Fellow faculty members remembered Grimes as an influential figure in UPJ’s transition to a four-year institution.

“She was indefatigable in her willingness to work on things that were being developed,” said former administrator Jeffrey Lavine who, along with his wife, Mary Lavine, faculty emerita in geography, arrived at UPJ shortly after Grimes. “I can’t think of a single major committee, convocation or conclave that she wasn’t part of,” he said. “She was willing to work and her opinion was valued and sought after.”

Grimes set a unifying tone for the division and beyond, colleagues said.

Catharine Kloss, emeritus faculty member in English, said Grimes “gave us an identity as a division,” not merely in an administrative way, but in a personal manner.

Kloss remembered Grimes’ carefully prepared words at the division’s annual year-end banquet, during which she would thank the faculty and summarize the year’s ups and downs. “She made it clear that we were not alone — that she saw our struggles and disappointments as well as our successes.”

Grimes also would enumerate each faculty member’s significant achievements, further galvanizing their respect, admiration and commitment to one another. “We’re all still very close,” Kloss said.

As an administrator, Grimes supported both faculty and students. “She protected her division always,” said Kloss. “She fought for us behind the scenes in ways we will never know.”

Grimes reached beyond the humanities division in support of the entire institution.
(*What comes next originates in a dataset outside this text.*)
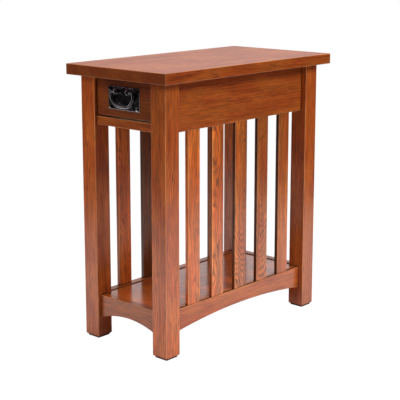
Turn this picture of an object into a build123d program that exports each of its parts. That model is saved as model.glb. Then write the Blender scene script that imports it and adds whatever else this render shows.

Said Lavine: “She truly wanted what was best for the campus — ultimately that which was best for students; secondarily what helped the faculty do their job.”

Welcoming and personable, she related across the campus community. She was known to be kind and considerate at the individual level, yet swift to speak out against injustice.
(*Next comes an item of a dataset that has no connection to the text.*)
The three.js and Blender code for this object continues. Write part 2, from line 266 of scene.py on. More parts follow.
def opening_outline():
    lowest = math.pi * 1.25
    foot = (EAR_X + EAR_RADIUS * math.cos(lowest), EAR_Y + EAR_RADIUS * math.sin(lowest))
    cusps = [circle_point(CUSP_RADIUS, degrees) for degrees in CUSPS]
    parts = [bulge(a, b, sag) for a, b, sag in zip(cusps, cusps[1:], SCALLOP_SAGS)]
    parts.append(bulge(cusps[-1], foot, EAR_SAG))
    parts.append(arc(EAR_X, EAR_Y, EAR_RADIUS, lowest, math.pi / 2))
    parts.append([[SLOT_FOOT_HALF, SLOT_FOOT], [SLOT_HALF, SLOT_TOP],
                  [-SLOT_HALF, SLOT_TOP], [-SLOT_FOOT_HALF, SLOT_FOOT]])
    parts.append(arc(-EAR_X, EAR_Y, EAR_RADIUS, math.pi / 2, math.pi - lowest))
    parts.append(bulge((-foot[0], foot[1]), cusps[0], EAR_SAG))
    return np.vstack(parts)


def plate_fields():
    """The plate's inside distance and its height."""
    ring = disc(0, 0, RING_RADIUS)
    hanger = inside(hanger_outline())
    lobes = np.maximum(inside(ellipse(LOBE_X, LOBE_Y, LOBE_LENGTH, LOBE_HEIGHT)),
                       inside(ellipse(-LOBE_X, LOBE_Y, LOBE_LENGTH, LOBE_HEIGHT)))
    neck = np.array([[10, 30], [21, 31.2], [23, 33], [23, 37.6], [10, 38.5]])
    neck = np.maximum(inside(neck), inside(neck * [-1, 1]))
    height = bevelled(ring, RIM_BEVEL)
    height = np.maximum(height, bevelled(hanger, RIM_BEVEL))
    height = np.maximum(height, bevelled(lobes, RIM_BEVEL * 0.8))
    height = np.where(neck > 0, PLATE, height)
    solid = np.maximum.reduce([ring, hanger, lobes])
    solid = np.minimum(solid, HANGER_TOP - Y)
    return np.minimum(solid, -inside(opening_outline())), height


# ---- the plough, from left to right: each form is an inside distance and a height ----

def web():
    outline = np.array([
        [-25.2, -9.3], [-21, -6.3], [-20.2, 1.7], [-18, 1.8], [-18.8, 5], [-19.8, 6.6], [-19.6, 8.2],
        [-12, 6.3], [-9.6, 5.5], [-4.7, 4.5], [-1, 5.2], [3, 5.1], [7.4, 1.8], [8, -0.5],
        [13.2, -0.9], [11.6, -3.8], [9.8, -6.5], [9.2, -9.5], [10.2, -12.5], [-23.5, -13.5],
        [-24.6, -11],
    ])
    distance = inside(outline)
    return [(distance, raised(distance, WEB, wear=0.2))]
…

“She had a strong sense of fairness,” Lavine said. “She was not a crusader for any particular group but held a strong expectation that people would treat one another fairly, and was one to speak out if she saw that wasn’t being done.”

Said Kloss, “She was never mean, never angry or impatient except when she saw unfairness or deceit.”
In a letter to the editor of the Johnstown Tribune-Democrat, UPJ professor emeritus Charles Clifton wrote: “Grimes stuck up for everybody who worked alongside her — secretaries, professors, students and grounds crew.”
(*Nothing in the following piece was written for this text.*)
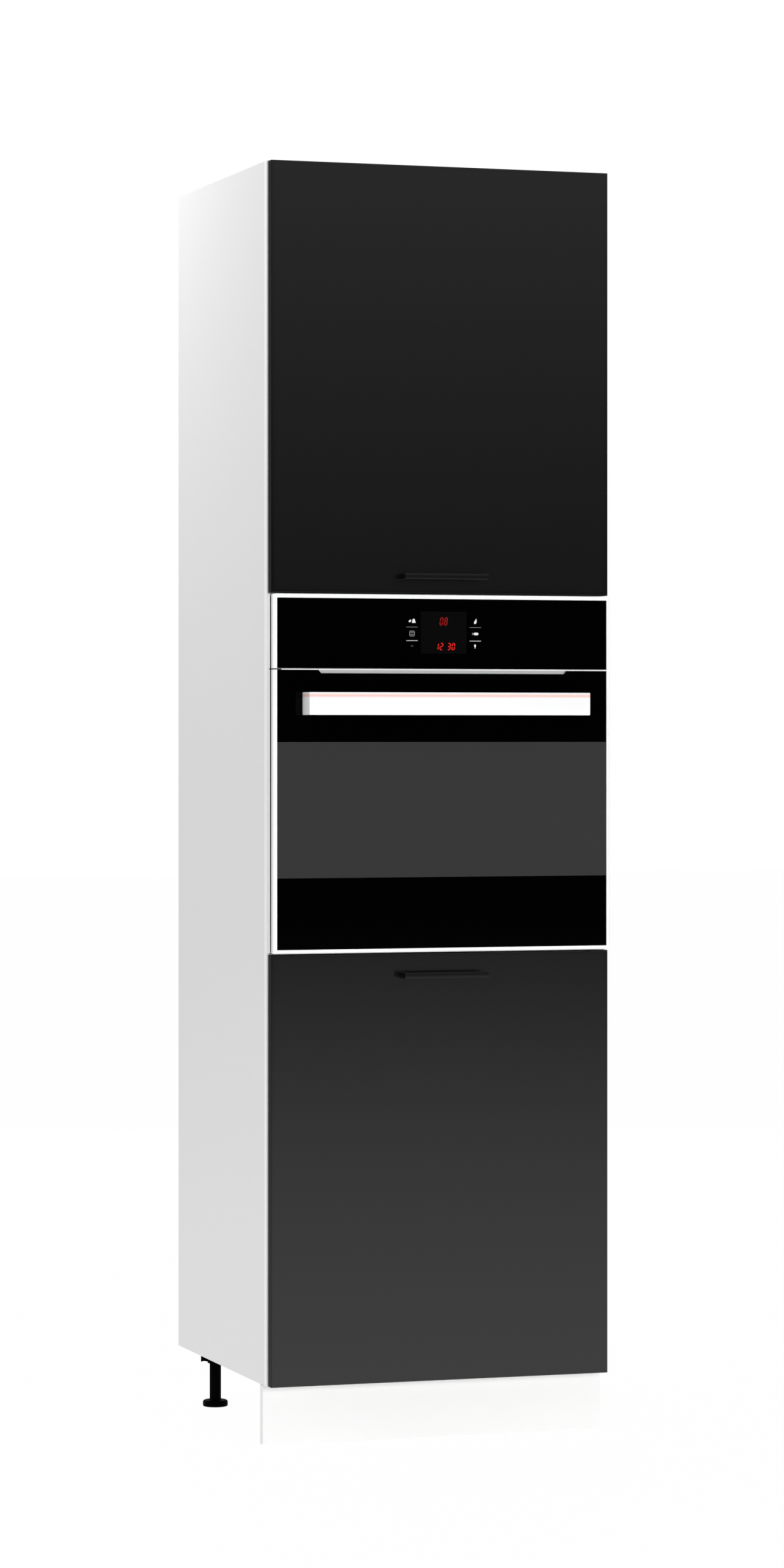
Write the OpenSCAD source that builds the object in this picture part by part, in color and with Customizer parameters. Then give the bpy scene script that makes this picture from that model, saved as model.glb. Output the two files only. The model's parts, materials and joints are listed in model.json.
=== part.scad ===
// Tall kitchen cabinet with two hinged doors and a built-in oven between them.
// Origin: middle of the footprint on the floor. +X right, +Y to the back, +Z up. Millimetres.

/* [Cabinet] */
// Width of the carcass
cab_w = 600; // [560:1:700]
// Depth of the carcass, without the doors
carcass_d = 550; // [545:1:640]
// Height of the legs and the plinth
plinth_h = 100; // [80:1:160]
// Height of the lower front, with its reveals
lower_h = 720; // [620:1:900]
// Height of the oven front zone, with its reveals
niche_h = 600; // [598:1:640]
// Height of the upper front, with its reveals
upper_h = 720; // [620:1:900]
// Thickness of the carcass boards
board_t = 18; // [16:0.5:19]
// Thickness of the thin back boards
back_t = 3; // [3:0.5:8]
// Distance of the thin backs from the rear edge
back_inset = 10; // [6:1:20]
// How far the fixed shelves reach into the oven zone
shelf_lap = 8; // [6:0.5:10]

/* [Doors] */
// Thickness of a door
door_t = 18; // [16:0.5:22]
// Gap between a door's back and the carcass
door_gap = 2; // [1.5:0.1:3]
// Reveal at each side of a front
side_reveal = 2; // [1:0.1:3]
// Reveal at the top and bottom of a front
end_reveal = 1; // [0.8:0.1:2]
// Edge radius of a door
door_edge_r = 2; // [0.5:0.1:4]
// Opening angle of a door
door_open = 100; // [80:1:100]

/* [Door handles] */
// Length of a door handle
handle_l = 148; // [100:1:260]
// Side of the handle's square section
handle_s = 10; // [8:0.5:14]
// How far a handle stands out from its door
handle_out = 30; // [26:0.5:45]
// Middle of the upper handle above the upper door's bottom edge
upper_handle_up = 29; // [20:1:80]
// Middle of the lower handle below the lower door's top edge
lower_handle_down = 36.5; // [20:0.5:80]

/* [Hinges] */
// Distance of a hinge from the door's end
hinge_inset = 100; // [80:1:140]
// Diameter of the hinge cup
cup_d = 35; // [35:0.1:35.2]
// Depth of the hinge cup
cup_deep = 12; // [11.8:0.1:12.4]
// Cup's middle from the door's hinge edge
cup_edge = 20.5; // [20.5:0.1:22]
// Turning axis of the door, inwards from its hinge edge
pole_in = 6.6; // [6.4:0.1:6.8]
// Turning axis of the door, forwards from its back face
pole_deep = 12; // [11.8:0.1:12.2]
// Diameter of the hinge pins
hinge_pin_d = 3; // [2.6:0.1:3.2]
// Radial play of a hinge pin in its eye
pin_play = 0.05; // [0.03:0.01:0.08]

/* [Shelves] */
// Thickness of a loose shelf
shelf_t = 18; // [16:0.5:22]
// Play at each end of a loose shelf
shelf_play = 1; // [0.5:0.1:2]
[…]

Said Lavine: “Carroll was a very important person to a lot of people on campus. She gave of herself generously and was instrumental in the creation of the campus community.”

She supported the campus not only through her influence as an administrator but also with her presence. She was a regular attendee at basketball games and homecoming events, fought for the student newspaper and supported UPJ’s chorus and theatre programs, colleagues said. “If there were six performances, she was there six nights,” Lavine said.

She also was an important part of many faculty members’ families, attending children’s Christmas concerts and grade-school pageants.

“She related to everyone on a personal level,” Kloss said. “Our children were her children.”

She found time as well for her own interests, particularly in the works of Ernest Hemingway. A longtime member of the Hemingway Society, she would take time in summer to further her research on the noted author, Lavine said.

A highly regarded teacher, Grimes insisted on intellectual rigor. “She elevated the standards of the classroom,” Kloss said. “Students knew that it was business. You had to measure up and do your part, but you knew that you would grow.

“They could see what she wanted for them. She made them want it too.”

At Grimes’ retirement, colleagues endowed an award in her honor, citing her “contagious and legendary” love of teaching and of learning. The Carroll Grimes Award for Writing in the Humanities is presented each year to the undergraduate writer of the best scholarly or critical essay written for a humanities class. The winner, announced at the UPJ honors convocation, receives both a cash prize and a rare edition of a work by Ernest Hemingway.


Grimes is survived by her brother James A. Grimes and sisters Nancy McLernon and Frances A. Leudesdorf.